There is no show curtain for Bluebeard at the Komische Oper Berlin, just the clean, empty stage with the lights on. One wondered if this had something to do with the show’s first night having been suddenly postponed for a week just days before the scheduled opening. But soon enough, the overture starts with thunder and lightning while a small Cupid with white feather wings appears dragging a heavy cart. He is whipped on by Death who sits atop this vehicle with the bold letters “Vanitas” emblazoned on its side. Soon the carriage transforms into a stage within a stage upon which director Stefan Herheim sets the operetta with a plethora of slapstick gags, dances, special effects and allusions to current Berlin politics. More is not always better. In fact, this production would greatly benefit from some serious trimming.

Wolfgang Ablinger-Sperrhacke (Barbe-bleue) © Iko Freese | drama-berlin.de
Wolfgang Ablinger-Sperrhacke (Barbe-bleue)
© Iko Freese | drama-berlin.de

Barbe-bleue is an opéra bouffe composed by Jacques Offenbach in 1866, with a libretto by the experienced duo of Henri Meilhac and Ludovic Halévy, best known for their libretto to Bizet's Carmen. Bluebeard is of special significance to the Komische Oper since its longtime Intendant and stage director, Walter Felsenstein, staged this piece in 1963 and it ran for a total of 369 performances right up to 1992.
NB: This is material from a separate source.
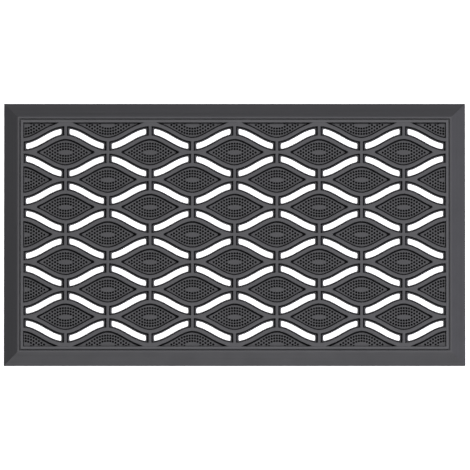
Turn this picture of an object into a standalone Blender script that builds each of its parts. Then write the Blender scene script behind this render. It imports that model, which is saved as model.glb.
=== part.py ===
"""Openwork rubber door mat: sloped border, raised bead and a lattice of eyes.

Metres, +Z up. The underside lies on z = 0 with its middle at the origin, the
long side runs along X, and the front edge is at -Y.

The mat is one moulding. It is built here as the regions that its mould has:
four border ramps mitred at the corners, four lengths of bead, and one cell for
each eye of the lattice. A cell holds its pocket, the rib round it, the two ties
that reach the rows in front and behind, and its share of the thin web round the
drain slots. The slots are what the cells leave open between them.
"""
import math

import bmesh
import bpy
from mathutils import Vector

# Whole mat
MAT_LENGTH = 0.700
MAT_WIDTH = 0.400
MAT_HEIGHT = 0.009

# Border, from its outer edge inwards
EDGE_HEIGHT = 0.002
RAMP_WIDTH = 0.0208
CREST_WIDTH = 0.0024
CREST_HEIGHT = 0.0084
GROOVE_WIDTH = 0.0018
GROOVE_FLOOR = 0.0045
BEAD_WIDTH = 0.0042

# Lattice: rows of eyes, every second row moved by half an eye
EYES_ALONG = 5
ROW_STEPS = 8
ROW_MARGIN = 0.0034
JUNCTION_HALF = 0.0023
RIB_WIDTH = 0.0056
TIE_WIDTH = 0.0044
TIE_CORNER = 0.0008

# Drain slots: across the top of the ribs, and where they open underneath
SLOT_TOP = 0.0140
SLOT_OPENING = 0.0084
SLOT_CORNER = 0.0022
WEB_WIDTH = 0.0040
WEB_HEIGHT = 0.0020

# Pockets inside the eyes
PAD_HEIGHT = 0.0028
POCKET_DRAFT = 0.0016
POCKET_TIP_RADIUS = 0.0016

# Pockets beside the bead: how far short of the junction their wedge closes
POCKET_WEDGE = 0.0080

# Clearance between regions that meet
JOINT_GAP = 0.0003

# Smoothness of the curves
WAVE_STEPS = 6
POCKET_STEPS = 5
TIP_STEPS = 2

# A tie that the bead swallows: it is narrower than the gap at the bead
HIDDEN_TIE = 0.00008

# How far cells beside the bead are drawn past it before they are trimmed
PAST_BEAD = 0.0010

FIELD_LENGTH = MAT_LENGTH - 2 * (RAMP_WIDTH + CREST_WIDTH + GROOVE_WIDTH + BEAD_WIDTH)
FIELD_WIDTH = MAT_WIDTH - 2 * (RAMP_WIDTH + CREST_WIDTH + GROOVE_WIDTH + BEAD_WIDTH)
EYE_PITCH = FIELD_LENGTH / EYES_ALONG
ROW_PITCH = (FIELD_WIDTH - 2 * ROW_MARGIN) / ROW_STEPS
WAVE_AMPLITUDE = (ROW_PITCH - SLOT_TOP) / 2 - JUNCTION_HALF

RUBBER_COLOUR = (0.030, 0.030, 0.033, 1.0)
FINISHES = {"border_rubber": 0.62, "bead_rubber": 0.55, "lattice_rubber": 0.58}


# ---------------------------------------------------------------- outlines

def slot_middle(x):
    """Distance from a row's centre line to the middle of the slots beside it."""
    return ROW_PITCH / 2 + WAVE_AMPLITUDE * math.cos(2 * math.pi * x / EYE_PITCH)


def slot_slope(x):
    """Slope of that middle line."""
    turn = 2 * math.pi / EYE_PITCH
    return -WAVE_AMPLITUDE * turn * math.sin(turn * x)


def slot_edge(x, across):
    """Distance from the row's centre line to a slot's edge, which lies across from its middle."""
    return slot_middle(x) + across * math.hypot(1, slot_slope(x))


def close_outline(quarter, bead_side):
    """Close an outline from its quarter.

    An eye inside the lattice has the same shape in all four quarters, and
    bead_side is 0. Beside the bead, which lies towards bead_side, 1 or -1, the
    outline has one straight side along the bead.
    """
    half = quarter + [(-x, y) for x, y in reversed(quarter[:-1])]
    if bead_side:
        return [(x, -bead_side * y) for x, y in half]
    return half + [(x, -y) for x, y in reversed(half[1:-1])]


def cell_outline(slot_width, tie_half, corner, bead_side):
    """Outline of a cell and its ties, where the slots are slot_width wide."""
    junction = (EYE_PITCH - JOINT_GAP) / 2
    half_slot = slot_width / 2
    foot = tie_half + corner
    quarter = [(junction, -ROW_MARGIN - 2 * PAST_BEAD if bead_side else 0.0)]
    for step in range(WAVE_STEPS + 1):
        x = junction + (foot - junction) * step / WAVE_STEPS
        quarter.append((x, slot_edge(x, -half_slot)))
    quarter.append((tie_half, slot_edge(foot, -half_slot) + corner))
    tie_end = half_slot - JOINT_GAP
    quarter.append((tie_half, slot_edge(foot, tie_end) - corner))
    quarter.append((foot, slot_edge(foot, tie_end)))
    quarter.append((0.0, slot_edge(0, tie_end)))
    return close_outline(quarter, bead_side)


def inside_rib(x, distance):
    """Point that lies distance inwards from the rib's outer top edge at x."""
    slope = slot_slope(x)
    length = math.hypot(1, slope)
    inwards = SLOT_TOP / 2 + distance
    return x + inwards * slope / length, slot_middle(x) - inwards / length


def crossing(distance):
    """Where the line that lies distance inside a rib crosses the row's centre line."""
    low, high = 0.0, EYE_PITCH / 2
    for _ in range(40):
        middle = (low + high) / 2
        if inside_rib(middle, distance)[1] > 0:
            low = middle
        else:
            high = middle
    return low


def pocket_outline(distance, bead_side):
    """Lens with round tips, lying distance inwards from the rib's outer top edge.

    Beside the bead the pocket has a wedge at each end instead, between rib and
    bead, and the bead closes it.
    """
    if bead_side:
        touch = crossing(distance)
        narrowing = 2 * (distance - RIB_WIDTH)
        wedge_end = EYE_PITCH / 2 - POCKET_WEDGE - narrowing
        quarter = [(wedge_end, -ROW_MARGIN - PAST_BEAD)]
    else:
        touch = crossing(distance + POCKET_TIP_RADIUS)
        tip_x = inside_rib(touch, distance + POCKET_TIP_RADIUS)[0]
        turn = math.atan2(1, -slot_slope(touch))
        quarter = []
        for step in range(TIP_STEPS):
            angle = turn * step / TIP_STEPS
            across = POCKET_TIP_RADIUS * math.cos(angle)
            quarter.append((tip_x + across, POCKET_TIP_RADIUS * math.sin(angle)))
    for step in range(POCKET_STEPS + 1):
        quarter.append(inside_rib(touch * (1 - step / POCKET_STEPS), distance))
    return close_outline(quarter, bead_side)


# ------------------------------------------------------------- mesh helpers

def add_loop(mesh, outline, height):
    """Ring of edges through an outline at one height."""
    corners = [mesh.verts.new((x, y, height)) for x, y in outline]
    return [mesh.edges.new((corners[i - 1], corners[i])) for i in range(len(corners))]


def cut_away(mesh, point, outward):
    """Remove what lies outside a plane and close the cut."""
    parts = mesh.verts[:] + mesh.edges[:] + mesh.faces[:]
    cut = bmesh.ops.bisect_plane(
        mesh, geom=parts, dist=1e-7, plane_co=point, plane_no=outward, clear_outer=True)
    rim = [part for part in cut["geom_cut"] if isinstance(part, bmesh.types.BMEdge)]
    bmesh.ops.holes_fill(mesh, edges=rim, sides=0)


def finish_mesh(mesh, name):
    """Turn the faces outwards and store the mesh."""
    bmesh.ops.recalc_face_normals(mesh, faces=mesh.faces[:])
    data = bpy.data.meshes.new(name)
    mesh.to_mesh(data)
    mesh.free()
    return data


def rubber(name):
    """Black moulded rubber with the roughness of one region of the mat."""
    material = bpy.data.materials.get(name)
    if material is None:
        material = bpy.data.materials.new(name)
        material.use_nodes = True
        shader = material.node_tree.nodes["Principled BSDF"]
        shader.inputs["Base Color"].default_value = RUBBER_COLOUR
        shader.inputs["Roughness"].default_value = FINISHES[name]
        shader.inputs["Metallic"].default_value = 0.0
    return material


def place(name, data, material, location=(0.0, 0.0, 0.0)):
    """Put a mesh into the scene as a named piece."""
    if not data.materials:
        data.materials.append(rubber(material))
    piece = bpy.data.objects.new(name, data)
    piece.location = location
    bpy.context.scene.collection.objects.link(piece)


# -------------------------------------------------------------- border, bead

def mitred_bar(name, profile, length, half_width, side):
    """Length of border along one side of the mat, mitred at both ends.

    The profile's points are (distance inwards from the mat's edge, height), and
    side is the outward direction of that edge.
    """
    along = Vector((-side[1], side[0], 0))
    outward = Vector((side[0], side[1], 0))
    mesh = bmesh.new()
    start = [
        mesh.verts.new(outward * (half_width - inward) - along * length / 2 + Vector((0, 0, height)))
        for inward, height in profile
    ]
    end_face = mesh.faces.new(start)
    pulled = bmesh.ops.extrude_face_region(mesh, geom=[end_face], use_keep_orig=True)
    moved = [part for part in pulled["geom"] if isinstance(part, bmesh.types.BMVert)]
    bmesh.ops.translate(mesh, verts=moved, vec=along * length)
    for end in (-1, 1):
        corner = outward * half_width + along * end * length / 2
        mitre = (along * end - outward).normalized()
        cut_away(mesh, corner - mitre * JOINT_GAP / 2, mitre)
    return finish_mesh(mesh, name)


def build_border():
    """Four ramps round the mat and four lengths of bead inside them."""
    ramp_inner = RAMP_WIDTH + CREST_WIDTH
    groove_inner = ramp_inner + GROOVE_WIDTH
    bead_inner = groove_inner + BEAD_WIDTH
    ramp_profile = [
        (0, 0), (0, EDGE_HEIGHT), (RAMP_WIDTH, CREST_HEIGHT), (ramp_inner, CREST_HEIGHT),
        (ramp_inner, GROOVE_FLOOR), (groove_inner - JOINT_GAP, GROOVE_FLOOR),
        (groove_inner - JOINT_GAP, 0),
    ]
    bead_profile = [
        (groove_inner, 0), (groove_inner, MAT_HEIGHT), (bead_inner, MAT_HEIGHT), (bead_inner, 0),
    ]
    sides = {
        "front": ((0, -1), MAT_LENGTH, MAT_WIDTH / 2),
        "back": ((0, 1), MAT_LENGTH, MAT_WIDTH / 2),
        "left": ((-1, 0), MAT_WIDTH, MAT_LENGTH / 2),
        "right": ((1, 0), MAT_WIDTH, MAT_LENGTH / 2),
    }
    for side, (outward, length, half_width) in sides.items():
        ramp = mitred_bar(f"border_{side}", ramp_profile, length, half_width, outward)
        place(f"border_{side}", ramp, "border_rubber")
        bead = mitred_bar(f"bead_{side}", bead_profile, length, half_width, outward)
        place(f"bead_{side}", bead, "bead_rubber")


# ------------------------------------------------------------------- lattice

def cell_mesh(name, tie_half, tie_corner, cuts, bead_side=0):
    """One eye with its rib, pocket, ties and web, trimmed by planes at the bead."""
    web_outline = cell_outline(SLOT_OPENING, tie_half + WEB_WIDTH, SLOT_CORNER, bead_side)
    rib_outline = cell_outline(SLOT_TOP, tie_half, tie_corner, bead_side)
    mesh = bmesh.new()
    underside = add_loop(mesh, web_outline, 0.0)
    web = add_loop(mesh, web_outline, WEB_HEIGHT)
    rib_top = add_loop(mesh, rib_outline, MAT_HEIGHT)
    pocket_rim = add_loop(mesh, pocket_outline(RIB_WIDTH, bead_side), MAT_HEIGHT)
    pocket_foot = add_loop(mesh, pocket_outline(RIB_WIDTH + POCKET_DRAFT, bead_side), PAD_HEIGHT)
    bmesh.ops.contextual_create(mesh, geom=underside)
    bmesh.ops.contextual_create(mesh, geom=pocket_foot)
    for lower, upper in ((underside, web), (web, rib_top), (pocket_foot, pocket_rim)):
        bmesh.ops.bridge_loops(mesh, edges=lower + upper)
    bmesh.ops.triangle_fill(mesh, edges=rib_top + pocket_rim, use_beauty=True)
    for point, outward in cuts:
        cut_away(mesh, point, outward)
    return finish_mesh(mesh, name)


def build_lattice():
    """Cells on their staggered rows, row 1 at the front and column 1 at the left."""
    whole_eye = cell_mesh("eye", TIE_WIDTH / 2, TIE_CORNER, [])
    for row in range(ROW_STEPS + 1):
        y = (row - ROW_STEPS / 2) * ROW_PITCH
        edge_row = row in (0, ROW_STEPS)
        offset_row = row % 2 == 0
        eyes_in_row = EYES_ALONG + 1 if offset_row else EYES_ALONG
        for column in range(eyes_in_row):
            x = (column - (eyes_in_row - 1) / 2) * EYE_PITCH
            at_side = offset_row and column in (0, eyes_in_row - 1)
            place_cell(whole_eye, row, column, Vector((x, y, 0)), edge_row, at_side)


def place_cell(whole_eye, row, column, centre, edge_row, at_side):
    """Put one cell in its place, trimmed where it meets the bead."""
    cuts = []
    bead_side = 0
    if at_side:
        side = math.copysign(1, centre.x)
        cuts.append((Vector((-side * JOINT_GAP, 0, 0)), Vector((side, 0, 0))))
    elif abs(centre.x) + EYE_PITCH > FIELD_LENGTH / 2:
        side = math.copysign(1, centre.x)
        reach = FIELD_LENGTH / 2 - abs(centre.x) - JOINT_GAP
        cuts.append((Vector((side * reach, 0, 0)), Vector((side, 0, 0))))
    if edge_row:
        bead_side = math.copysign(1, centre.y)
        reach = ROW_MARGIN - JOINT_GAP
        cuts.append((Vector((0, bead_side * reach, 0)), Vector((0, bead_side, 0))))
    kind = ("eye", "half_eye", "corner_eye")[int(edge_row) + int(at_side)]
    name = f"{kind}_r{row + 1}_c{column + 1}"
    if not cuts:
        place(name, whole_eye, "lattice_rubber", centre)
        return
    tie_half = HIDDEN_TIE if at_side else TIE_WIDTH / 2
    tie_corner = HIDDEN_TIE if at_side else TIE_CORNER
    trimmed = cell_mesh(name, tie_half, tie_corner, cuts, bead_side)
    place(name, trimmed, "lattice_rubber", centre)


def main():
    """Clear the scene and build the mat."""
    for old in list(bpy.data.objects):
        bpy.data.objects.remove(old, do_unlink=True)
    build_border()
    build_lattice()


main()
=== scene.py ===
"""Openwork rubber door mat: the finished surfaces round its measured frame.

Every region of the moulding gets a fine mesh with rounded edges, drafted walls
and pitted pocket floors, in a procedural rubber that is scuffed on the treads,
with painted shade on its walls and in its pits.
"""
import math

import bmesh
import bpy
from bpy.props import FloatProperty, FloatVectorProperty, IntProperty, PointerProperty
from bpy.types import Operator, Panel, PropertyGroup
from mathutils import Matrix, Vector


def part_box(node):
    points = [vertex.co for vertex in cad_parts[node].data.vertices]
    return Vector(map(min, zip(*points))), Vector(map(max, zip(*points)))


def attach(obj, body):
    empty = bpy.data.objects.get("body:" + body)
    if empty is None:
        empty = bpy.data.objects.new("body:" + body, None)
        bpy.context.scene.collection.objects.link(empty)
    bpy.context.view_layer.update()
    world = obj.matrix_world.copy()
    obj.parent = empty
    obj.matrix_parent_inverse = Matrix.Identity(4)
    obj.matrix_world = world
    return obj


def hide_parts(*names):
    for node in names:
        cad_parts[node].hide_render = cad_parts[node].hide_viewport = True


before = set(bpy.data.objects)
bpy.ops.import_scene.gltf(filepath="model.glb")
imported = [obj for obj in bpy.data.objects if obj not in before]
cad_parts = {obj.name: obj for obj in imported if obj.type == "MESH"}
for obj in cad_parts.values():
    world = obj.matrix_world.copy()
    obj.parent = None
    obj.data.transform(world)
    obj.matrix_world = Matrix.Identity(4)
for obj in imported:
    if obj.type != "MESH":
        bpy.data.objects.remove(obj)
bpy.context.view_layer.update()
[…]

It is the story of a knight who marries five wives and orders each one killed when he tires of them. Only the sixth, Boulette, outsmarts him and joins forces with his minister and his alchemist, who had not carried out the knight’s orders, and frees all five wives from their dungeon. This being operetta, there are a total of eighteen characters, all involved in many subplots, all of which contribute to a lively chaos. Herheim has added scenes of text dealing with local Berlin politics, which are funny the first time around, but fall flat on their faces when repeated. It is sung and spoken in German, but surtitles make Herheim's text-heavy version somewhat more understandable.
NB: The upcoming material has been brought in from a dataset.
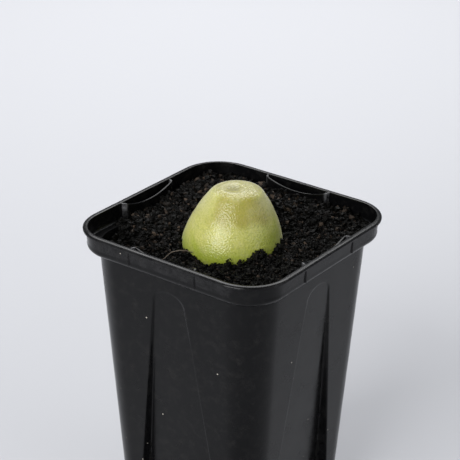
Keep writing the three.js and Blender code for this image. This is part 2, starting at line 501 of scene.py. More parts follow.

<i>Barbe-bleue</i> at Komische Oper © Iko Freese | drama-berlin.de
Barbe-bleue at Komische Oper
© Iko Freese | drama-berlin.de

There are two outstanding characters who anchor this production through the sheer force of their symbiotic relationship: Cupid played by Rüdiger Frank, who is all of 1.34m tall and suffers from a bone atrophying disease that has deformed his spine considerably. Herheim emphasizes the fragility and disfigurement of Frank in this symbolic role as the bearer of love. Cupid, with his miniature white wings and a pinkish girdle, is whipped, kicked and tortured, but always manages to stand up again, if for no other purpose than to sit on a swing above the copulating multitude below, dispensing rose petals and commenting on the goings-on. His counterpart is Death, portrayed by Wolfgang Häntsch: tall, macho in black leather and grisly make-up, always on the lookout for opportunities to catch a soul unawares and take him to the Other Side.
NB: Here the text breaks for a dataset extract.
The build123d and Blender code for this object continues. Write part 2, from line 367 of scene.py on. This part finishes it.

Austrian tenor Wolfgang Ablinger-Sperrhacke is a robust Bluebeard, with an armoured costume that is reminiscent of the famous Walter Felsenstein production. The stalwart tenor Peter Renz is a caricature King Bobèche, always at the ready to use his sceptre as a symbol of his (sexual) power or as a weapon. His Queen is mezzo Christiane Oertel who fills her role with dignity. Mezzo Sarah Ferede is Boulotte, the cunning red-haired sixth wife, who has to endure being poisoned and then brought back to life again by a dildo (or is it a banana?) being duly removed from under her skirts.

Wolfgang Ablinger-Sperrhacke (Barbe-bleue) © Iko Freese | drama-berlin.de
Wolfgang Ablinger-Sperrhacke (Barbe-bleue)
© Iko Freese | drama-berlin.de

Conductor Stefan Soltesz tries to make the best of the bombastic score, delivering a wide-awake sound but there are moments when the sheer amount of action on stage jeopardizes singers and orchestra synchronisation. As a result, important comic timing suffers and threatens to derail by being too slow. Offenbach’s music and plot thrive from an overblown grotesque delivered at a speedy tempo, not dragged along as it is here. The excellent chorus sings and plays for all the score is worth.

Christof Hetzer (set design) and Esther Bialas (costumes) deliver a hodgepodge of sets and costumes styles ranging from Renaissance to Las Vegas, with a nod to traditional Bavarian and mid-century drabness.

After the various happy ends have taken place, it is time for Cupid and Death to break up and go their separate ways. But they can’t let go of each other and end up pursuing one another on the revolving stage, presumably eternally.